■ STATED EXERCISE
Output, word for word, every line from the start of the listing down to and including the line that contains "return steel.blend(steel.fade(steel.x *"; include nothing else.
-- START GIVEN RECORDS --
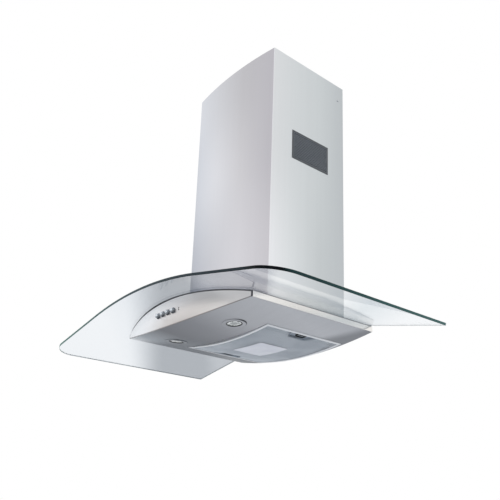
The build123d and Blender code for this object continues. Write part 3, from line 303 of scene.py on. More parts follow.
# %% Tints of the sheets
def chimney_tint(steel):
    """Cool at the front's left edge, darker at its upper right; the sides darken towards the wall."""
    width = (steel.x, -0.16, 0.16)
    depth = (steel.y, -0.27, 0.0)
    low = steel.ramp(*width, (171, 175, 185), (184, 185, 191), (199, 198, 203), (201, 199, 204))
    middle = steel.ramp(*width, (198, 202, 210), (203, 204, 209), (194, 193, 197), (189, 187, 193))
    high = steel.ramp(*width, (210, 213, 220), (202, 203, 208), (191, 190, 194), (189, 187, 193))
    front = steel.blend(steel.fade(steel.z, -0.04, 0.26), low, middle)
    front = steel.blend(steel.fade(steel.z, 0.32, 0.50), front, high)
    low = steel.ramp(*depth, (238, 239, 242), (218, 222, 224), (197, 202, 204), (190, 195, 198))
    high = steel.ramp(*depth, (219, 221, 223), (209, 213, 215), (202, 207, 209), (187, 192, 195))
    flank = steel.blend(steel.fade(steel.z, -0.1, 0.3), low, high)
    return steel.blend(steel.fade(steel.x * steel.x, *CHIMNEY_EDGE), front, flank)


def fascia_tint(steel):
    """Paler under the glass and towards the left, with dark lines where it meets other sheets."""
    side = steel.x * steel.x
    above_pan = steel.z - PAN_LOW - side * (0.5 / PAN_RADIUS)
    room = BEND_RADIUS**2 - side
    above_glass = steel.z - BEND_HEIGHT - room.maths("SQRT", room)
    face = steel.ramp(above_pan, 0.002, 0.06, (188, 184, 182), (222, 218, 216), (255, 252, 250))
    face = steel.blend(steel.fade(steel.x, 0.03, -0.16), face, paint(254, 254, 255))
    face = steel.blend(steel.fade(steel.x, 0.05, 0.19), face, paint(231, 228, 226))
    face = steel.blend(steel.fade(above_pan, 0.0026, 0.0012, 0, 0.75), face, paint(110, 106, 106))
    end = steel.fade(side, *FASCIA_END)
    thicker = steel.fade(steel.x, 0.08, -0.08, -0.0012, 0.0012)
    top = steel.fade(above_glass + thicker, -0.0058, -0.0048) * steel.fade(steel.x, -0.24, -0.2)
    dark = steel.blend(steel.fade(steel.x, -0.10, 0.02), paint(30, 30, 34), paint(88, 88, 92))
    return steel.blend(end.maths("MAXIMUM", end, top), face, dark)


def pan_tint(steel):
    """Pale at the left tip, cool and dark along the left, pale again, and dark at the rear right."""
    sweep = steel.ramp(
        steel.x + steel.y * 0.35, -0.39, 0.25, (255, 255, 255), (165, 173, 180), (110, 112, 118),
        (150, 151, 156), (199, 200, 203), (214, 215, 218), (204, 206, 210),
    )
    left = steel.fade(steel.x, 0.02, -0.14) * steel.fade(steel.y, -0.37, -0.28)
    sweep = steel.blend(left, sweep, paint(99, 106, 114))
    rear = steel.fade(steel.x, 0.08, 0.16) * steel.fade(steel.y - steel.x * 0.5, -0.18, -0.125)
    return steel.blend(rear, sweep, paint(154, 156, 160))


def side_tint(steel):
    """Bright at the front corner and towards the wall."""
    return steel.ramp(
        steel.y, -0.37, 0.0, (250, 248, 245), (229, 227, 224), (240, 238, 235), (241, 239, 236)
    )


def hidden_tint(steel):
    """The same mill grey all over."""
    return paint(190, 192, 194)[:3]


# %% Steel finishes
UPRIGHT = (1100, 1100, 7)
ACROSS_WALLS = (7, 7, 1100)
ALONG_X = (7, 1100, 1100)
chimney_steel = brushed("chimney steel", UPRIGHT, chimney_tint, 0.03)
fascia_steel = brushed("fascia steel", ACROSS_WALLS, fascia_tint, 0.05)
side_steel = brushed("side strip steel", ACROSS_WALLS, side_tint, 0.05, 0.22)
pan_steel = brushed("pan steel", ALONG_X, pan_tint, 0.07, 0.34)
hidden_steel = brushed("hidden steel", ALONG_X, hidden_tint, 0.12, 0.38)

# %% [markdown]
# ## Plastic, rubber, paint and plating
#
# Everything that isn't brushed has an even surface: moulded plastic, rubber, motor paint, zinc plating, cast
# and expanded aluminium. They differ in colour, shine and grain, so one recipe with different numbers makes
# them all: fine noise for the pores, and slow noise for patches that are a little darker.

# %% Other finishes
FAINT = 0.94


def plain(name, colour, dark, roughness, metallic=0.0, grain=350, depth=0.00005, patches=14, **more):
    """A moulded, painted or cast surface: a fine even grain over a slow change of tone.

    colour may be a function that says the colour at each place, and its dark patches are then faint.
    """
    skin = Finish(name)
    if callable(colour):
        colour = colour(skin)
        dark = skin.blend(FAINT, dark, colour)
    pores = skin.noise((grain, grain, grain), 2.0, 0.6)
    clouds = skin.noise((patches, patches, patches), 3.0, 0.5)
    return skin.surface(
        Base_Color=skin.blend(skin.fade(clouds, 0.35, 0.65), dark, colour),
        Metallic=metallic,
        Roughness=roughness + (pores - 0.5) * 0.12,
        Normal=skin.bump(pores, depth, 0.5),
        **more,
    )


# %% Tints of the gasket and the vents
VENT_Y, VENT_Z = -0.1243, 0.286
SLATS_ACROSS = (0.0590**2, 0.0580**2)
SLATS_OVER = (0.0345**2, 0.0335**2)


def gasket_tint(skin):
    """Black at the left, greyer where light from the right comes in under the glass."""
    return skin.ramp(
        skin.x, -0.12, 0.25, (10, 10, 12), (74, 75, 78), (118, 119, 122), (108, 109, 112), (150, 152, 156)
    )


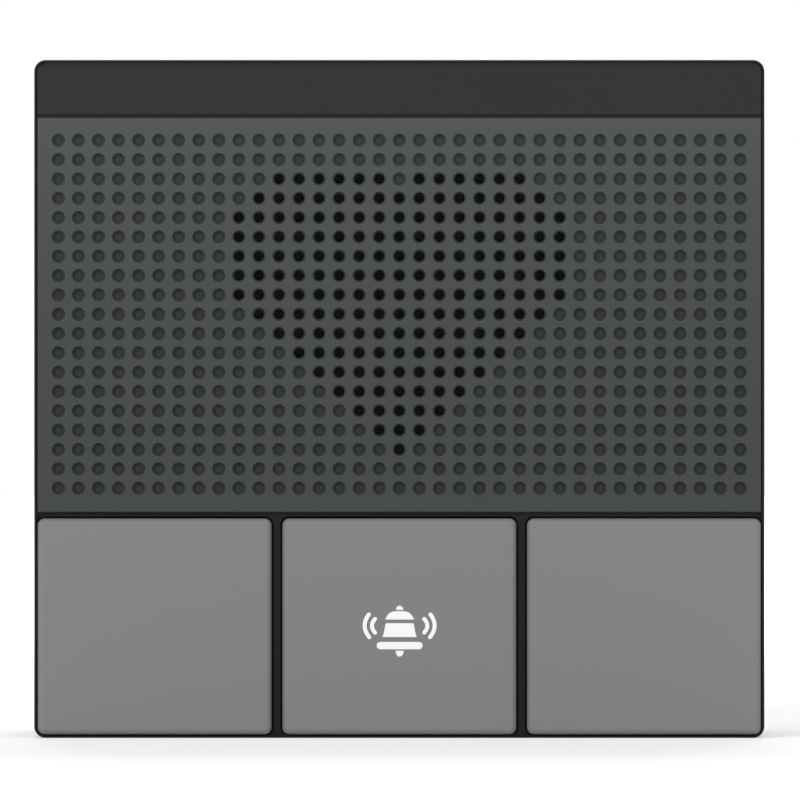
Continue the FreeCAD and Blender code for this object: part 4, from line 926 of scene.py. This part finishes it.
# the frame's small chamfer along the rim is squared off, to be rounded further
def squaredRim(shape):
    moved = set()
    for vert in shape.verts:
        place = millimetres(vert.co)
        if place.y < near - case["rim"] and caseInset(place) < case["chamfer"]:
            for edge in vert.link_edges:
                other = edge.other_vert(vert)
                deeper = other.co.y > vert.co.y + case["chamferDeep"] * mm
                if deeper and caseInset(millimetres(other.co)) < near:
                    vert.co.x, vert.co.z = other.co.x, other.co.z
                    moved.add(other)
    for vert in moved:
        vert.co.y = -(case["rim"] - case["rimSide"]) * mm


def makeCase():
    rim = both(lambda p: p.y < near - case["rim"] and caseInset(p) < near)
    seam = both(lambda p: p.y > -case["parting"] - near and caseInset(p) < case["skin"])
    ribs = both(lambda p: abs(p.y + case["ribFront"]) < near)
    roundedPiece("front_housing", "front_case", (
        (rim, case["rimRound"], 3), (seam, case["partingRound"], 2),
        (lambda a, b: ribs(a, b) and abs(a.z - b.z) > case["ribLong"], case["ribRound"], 3)),
        squaredRim)
    size = case["coverHalfWidth"], case["coverHalfHeight"], case["coverCorner"]
    edge = both(lambda p: abs(p.y + case["coverBack"]) < near
                and inset(p, *size) < case["coverEdge"])
    roundedPiece("rear_cover", "back_case", ((edge, case["coverRound"], 3),))
    front = both(lambda p: p.y < near - case["rim"])
    roundedPiece("top_trim", "top_band", ((front, case["trimRound"], 3),), steppedTrim)
    print("case made")


makeCase()


# Wall bracket and connectors, seen from behind

bracket = dict(edgeRound=0.14)
jack = dict(
    back=2.5, edgeRound=0.25, contacts=8, pitch=1.02, wide=0.46, thick=0.25,
    bends=((4.2, 13.45), (4.7, 13.18), (9.8, 11.4), (10.6, 11.2), (11.1, 11.55)),
)
terminals = dict(
    back=5.0, edgeRound=0.2, ways=8, pitch=3.5, middleZ=-9.8, clampHalf=1.02,
    clampDepth=8.6, clampLong=2.2, slotHalf=0.16, slotDeep=0.5,
)


# one springy contact of the network socket, at x = 0, bent at (depth, z) places
def socketContact():
    shape = bmesh.new()
    half, thick = jack["wide"] / 2, jack["thick"]
    section = (-half, 0), (half, 0), (half, thick), (-half, thick)
    rings = [[shape.verts.new((x * mm, -depth * mm, (z + up) * mm)) for x, up in section]
             for depth, z in jack["bends"]]
    for first, second in zip(rings, rings[1:]):
        wall(shape, first, second)
    shape.faces.new(rings[0][::-1])
    shape.faces.new(rings[-1])
    return pieceFrom(outward(shape), "contact", "contactGold")


# the slotted clamp seen inside a wire entry, at x = 0
def wireClamp():
    shape = bmesh.new()
    half, slot, depth = terminals["clampHalf"], terminals["slotHalf"], terminals["clampDepth"]
    low, high = terminals["middleZ"] - half, terminals["middleZ"] + half
    for left, right, back in ((-half, -slot, depth), (-slot, slot, depth + terminals["slotDeep"]),
                              (slot, half, depth)):
        extruded(shape, [(left, low), (right, low), (right, high), (left, high)], back,
                 depth + terminals["clampLong"])
    return pieceFrom(outward(shape), "clamp", "socketShield")


def makeBack():
    roundedPiece("wall_bracket", "wall_plate", ((None, bracket["edgeRound"], 2),))
    for node, name, look in (("network_jack", "network_socket_shell", jack),
                             ("terminal_block", "wire_terminals", terminals)):
        face = both(lambda p: p.y > -look["back"] - near)
        roundedPiece(node, name, ((face, look["edgeRound"], 2),))
    tree, sockets = rowTree()
    for name, part, count, pitch, finish in (
            ("socket_contacts", socketContact(), jack["contacts"], jack["pitch"], "contactGold"),
            ("wire_clamps", wireClamp(), terminals["ways"], terminals["pitch"], "socketShield")):
        row = repeated(name, [], part, tree, sockets, {
            "Count": count, "Start": (-(count - 1) * pitch / 2 * mm, 0, 0),
            "Step": (pitch * mm, 0, 0), "Finish": finishes[finish]})
        attach(row, "intercom", "screw_steel")
    print("bracket and connectors made")


makeBack()


# Screws with round heads and a cross recess, where the frame has its plain ones

screws = dict(
    case=dict(shank=1.35, head=2.2, height=1.8, thread=0.7, cut=0.16, seed=4),
    lock=dict(shank=1.35, head=2.6, height=1.6, thread=0.7, cut=0.16, seed=7),
    sides=28, tip=0.25, taper=0.9, threadStart=1.1, threadEnd=1.2, neck=0.8,
    brim=(0.05, 0.06),
    # shares of the head's radius and height
    dome=((1, 0.42), (0.96, 0.64), (0.86, 0.83), (0.72, 0.95), (0.6, 1)),
    crossWide=0.1, crossReach=0.46, crossTaper=0.6, crossFloor=0.35,
    cup=dict(inner=2.33, outer=3.3, proud=0.2, deep=5.6, round=0.12, bend=0.3, skirt=0.3,
             thick=0.03),
)


# boxes of the separate solids of a node, in millimetres
def solidBoxes(name):
    shape = mergedNode(name)
    left = set(shape.verts)
    boxes = []
    while left:
        first = next(vert for vert in shape.verts if vert in left)
        left.remove(first)
        reached, edge = set(), [first]
        while edge:
            vert = edge.pop()
            reached.add(vert)
            for link in vert.link_edges:
                other = link.other_vert(vert)
                if other in left:
                    left.remove(other)
                    edge.append(other)
        places = [millimetres(vert.co) for vert in reached]
        boxes.append([Vector([pick(p[i] for p in places) for i in range(3)])
                      for pick in (min, max)])
    shape.free()
    return boxes


# rings of (radius, height) round the z axis joined into walls
def lathe(shape, profile, sides):
    rings = [[shape.verts.new((x * mm, y * mm, height * mm)) for x, y in circle(radius, sides)]
             for radius, height in profile]
    for lower, upper in zip(rings, rings[1:]):
        wall(shape, lower, upper)
    return rings


# a screw standing on its tip, the seat of its head at z = 0
def crossScrew(look, length):
    shape = bmesh.new()
    head, height, shank = look["head"], look["height"], look["shank"]
    root = shank - look["cut"]
    profile = [(screws["tip"], -length), (root, screws["taper"] - length)]
    level = screws["threadStart"] - length
    while level < -screws["threadEnd"]:
        profile += [(shank, level), (root, level + look["thread"] / 2)]
        level += look["thread"]
    narrow, thick = screws["brim"]
    profile += [(shank, -screws["neck"]), (shank, 0), (head - narrow, 0), (head, thick)]
    profile += [(head * wide, height * up) for wide, up in screws["dome"]]
    rings = lathe(shape, profile, screws["sides"])
    shape.faces.new(rings[0][::-1])
    wide, reach = head * screws["crossWide"], head * screws["crossReach"]
    cross, quarter = [], [(wide, reach), (-wide, reach), (-wide, wide)]
    for arm in range(4):
        cross += quarter
        quarter = [(-y, x) for x, y in quarter]
    top, floor = [[shape.verts.new((x * share * mm, y * share * mm, height * up * mm))
                   for x, y in cross]
                  for share, up in ((1, 1), (screws["crossTaper"], screws["crossFloor"]))]
    edges = [shape.edges.get((rings[-1][i - 1], rings[-1][i])) for i in range(len(rings[-1]))]
    edges += [shape.edges.new((top[i - 1], top[i])) for i in range(len(top))]
    bmesh.ops.triangle_fill(shape, edges=edges, use_beauty=True)
    wall(shape, top, floor)
    shape.faces.new(floor)
    return outward(shape)


# a raised ring and its tube, for the well of a case screw; its axis is z, the cover's back at 0
def screwCup():
    shape = bmesh.new()
    cup = screws["cup"]
    inner, outer, proud, edge = cup["inner"], cup["outer"], cup["proud"], cup["round"]
    bend, tube = edge * cup["bend"], cup["inner"] + cup["thick"]
    profile = [(outer, -cup["skirt"]), (outer, proud - edge), (outer - bend, proud - bend),
               (outer - edge, proud), (inner + edge, proud), (inner + bend, proud - bend),
               (inner, proud - edge), (inner, -cup["deep"]), (tube, -cup["deep"]),
               (tube, -cup["skirt"]), (outer, -cup["skirt"])]
    lathe(shape, profile, screws["sides"])
    bmesh.ops.remove_doubles(shape, verts=shape.verts, dist=meshing["weld"])
    return outward(shape)


def makeScrews():
    tree, sockets = fastenerTree()

    # the part at each spot, its z axis laid along a direction, and turned by chance
    def placed(name, spots, shape, direction, slot, turn, seed, *replaced):
        lay = Vector((0, 0, 1)).rotation_difference(Vector(direction)).to_matrix()
        bmesh.ops.rotate(shape, cent=(0, 0, 0), matrix=lay, verts=shape.verts)
        part = pieceFrom(shape, "part", finishOf(slot))
        made = repeated(name, spots, part, tree, sockets, {
            "Axis": tuple(abs(way) for way in direction), "Most Turn": turn, "Seed": seed,
            "Finish": finishes[finishOf(slot)]})
        attach(made, "intercom", slot, *replaced)

    look = screws["case"]
    boxes = solidBoxes("case_screws")
    spots = [((low.x + high.x) / 2, high.y - look["height"], (low.z + high.z) / 2)
             for low, high in boxes]
    screw = crossScrew(look, boxes[0][1].y - boxes[0][0].y - look["height"])
    placed("case_screw_set", spots, screw, (0, 1, 0), "screw_steel", math.pi / 2, look["seed"],
           "case_screws")
    rings = [(x, -case["coverBack"], z) for x, y, z in spots]
    placed("screw_cups", rings, screwCup(), (0, 1, 0), "housing", 0.0, 1)
    look = screws["lock"]
    low, high = solidBoxes("lock_screw")[0]
    spot = ((low.x + high.x) / 2, (low.y + high.y) / 2, low.z + look["height"])
    screw = crossScrew(look, high.z - low.z - look["height"])
    placed("lock_screw_set", [spot], screw, (0, 0, -1), "screw_steel", math.pi / 2, look["seed"],
           "lock_screw")
    print("screws made:", len(spots) + 1)


makeScrews()


# Stage, light and camera

stage = dict(
    floor=-44.1, size=6.0, greys=(0.8, 0.84), cloudScale=3.0, lift=0.36,
    fadeFrom=0.15, fadeTo=0.6, backdrop=1.0, worldLight=0.45,
)
lamps = (
    # name, place, size, watts
    ("key lamp", (-0.75, -1.15, 0.65), 0.8, 9.0),
    ("fill lamp", (0.9, -1.25, 0.3), 0.9, 4.0),
    ("back lamp", (0.05, 1.0, 1.1), 0.7, 8.0),
)
shot = dict(across=0.104, distance=1.2, middleX=0.00009, middleZ=-0.00014, sensor=36,
            clip=(0.01, 50))
white = (1, 1, 1, 1)


# 1 for what the camera sees, straight, in a gloss or through glass
def seenRays(graph):
    rays = graph.add("ShaderNodeLightPath", output="Is Camera Ray")
    seen = rays + rays.output("Is Glossy Ray") + rays.output("Is Transmission Ray")
    return seen.maths("MINIMUM", 1.0)


def makeFloor():
    graph, place = newFinish("paleFloor")
    cloud = graph.noise(place, stage["cloudScale"], 3.0)
    colour = graph.mixColour(cloud, *[(grey, grey, grey, 1) for grey in stage["greys"]])
    matt = graph.add("ShaderNodeBsdfDiffuse", None, {"Color": colour})
    # past the shadow it fades into the white backdrop
    away = graph.add("ShaderNodeVectorMath", {"operation": "LENGTH"}, {0: place}, "Value")
    lift = graph.add("ShaderNodeMapRange", {"interpolation_type": "SMOOTHSTEP"}, {
        "Value": away, "From Min": stage["fadeFrom"], "From Max": stage["fadeTo"],
        "To Min": stage["lift"], "To Max": stage["backdrop"]})
    strength = seenRays(graph) * lift
    glow = graph.add("ShaderNodeEmission", None, {"Color": white, "Strength": strength})
    lit = graph.add("ShaderNodeAddShader", None, {0: matt, 1: glow})
    # from below the floor lets the camera see the object's underside
    below = graph.add("ShaderNodeNewGeometry", output="Backfacing")
    clear = graph.add("ShaderNodeBsdfTransparent")
    shader = graph.add("ShaderNodeMixShader", None, {0: below, 1: lit, 2: clear})
    graph.add("ShaderNodeOutputMaterial", None, {"Surface": shader})
    shape = bmesh.new()
    half = stage["size"] / 2
    shape.faces.new([shape.verts.new((x * half, y * half, stage["floor"] * mm))
                     for x, y in ((-1, -1), (1, -1), (1, 1), (-1, 1))])
    pieceFrom(shape, "floor", "paleFloor")


def makeWorld():
    world = bpy.data.worlds.new("studio")
    world.use_nodes = True
    world.node_tree.nodes.clear()
    graph = Graph(world.node_tree)
    light, backdrop = [
        graph.add("ShaderNodeBackground", None, {"Color": white, "Strength": strength})
        for strength in (stage["worldLight"], stage["backdrop"])]
    mix = graph.add("ShaderNodeMixShader", None, {0: seenRays(graph), 1: light, 2: backdrop})
    graph.add("ShaderNodeOutputWorld", None, {"Surface": mix})
    bpy.context.scene.world = world


def makeLamps():
    for name, place, size, watts in lamps:
        data = bpy.data.lights.new(name, "AREA")
        data.shape = "DISK"
        data.size = size
        data.energy = watts
        lamp = linked(name, data)
        lamp.location = place
        lamp.rotation_euler = (-Vector(place)).to_track_quat("-Z", "Y").to_euler()


def makeCamera():
    data = bpy.data.cameras.new("camera")
    data.sensor_width = shot["sensor"]
    data.lens = shot["sensor"] * shot["distance"] / shot["across"]
    data.clip_start, data.clip_end = shot["clip"]
    camera = linked("camera", data)
    camera.location = (shot["middleX"], cadBox[0].y - shot["distance"], shot["middleZ"])
    camera.rotation_euler = (math.pi / 2, 0, 0)
    bpy.context.scene.camera = camera


makeFloor()
makeWorld()
makeLamps()
makeCamera()
bpy.context.scene.view_settings.view_transform = "Standard"
print("stage, lamps and camera set")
-- END GIVEN RECORDS --
■ OUTPUT FOR THIS EXERCISE
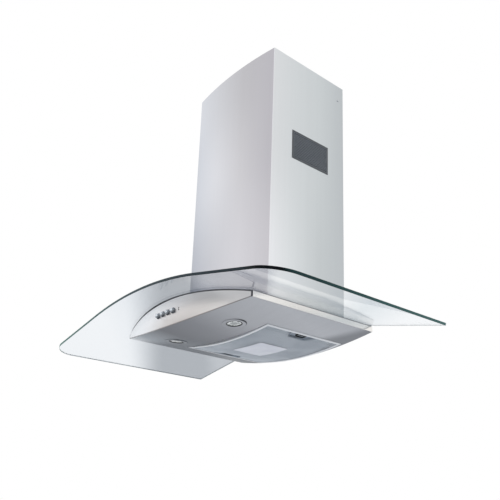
The build123d and Blender code for this object continues. Write part 3, from line 303 of scene.py on. More parts follow.
# %% Tints of the sheets
def chimney_tint(steel):
    """Cool at the front's left edge, darker at its upper right; the sides darken towards the wall."""
    width = (steel.x, -0.16, 0.16)
    depth = (steel.y, -0.27, 0.0)
    low = steel.ramp(*width, (171, 175, 185), (184, 185, 191), (199, 198, 203), (201, 199, 204))
    middle = steel.ramp(*width, (198, 202, 210), (203, 204, 209), (194, 193, 197), (189, 187, 193))
    high = steel.ramp(*width, (210, 213, 220), (202, 203, 208), (191, 190, 194), (189, 187, 193))
    front = steel.blend(steel.fade(steel.z, -0.04, 0.26), low, middle)
    front = steel.blend(steel.fade(steel.z, 0.32, 0.50), front, high)
    low = steel.ramp(*depth, (238, 239, 242), (218, 222, 224), (197, 202, 204), (190, 195, 198))
    high = steel.ramp(*depth, (219, 221, 223), (209, 213, 215), (202, 207, 209), (187, 192, 195))
    flank = steel.blend(steel.fade(steel.z, -0.1, 0.3), low, high)
    return steel.blend(steel.fade(steel.x * steel.x, *CHIMNEY_EDGE), front, flank)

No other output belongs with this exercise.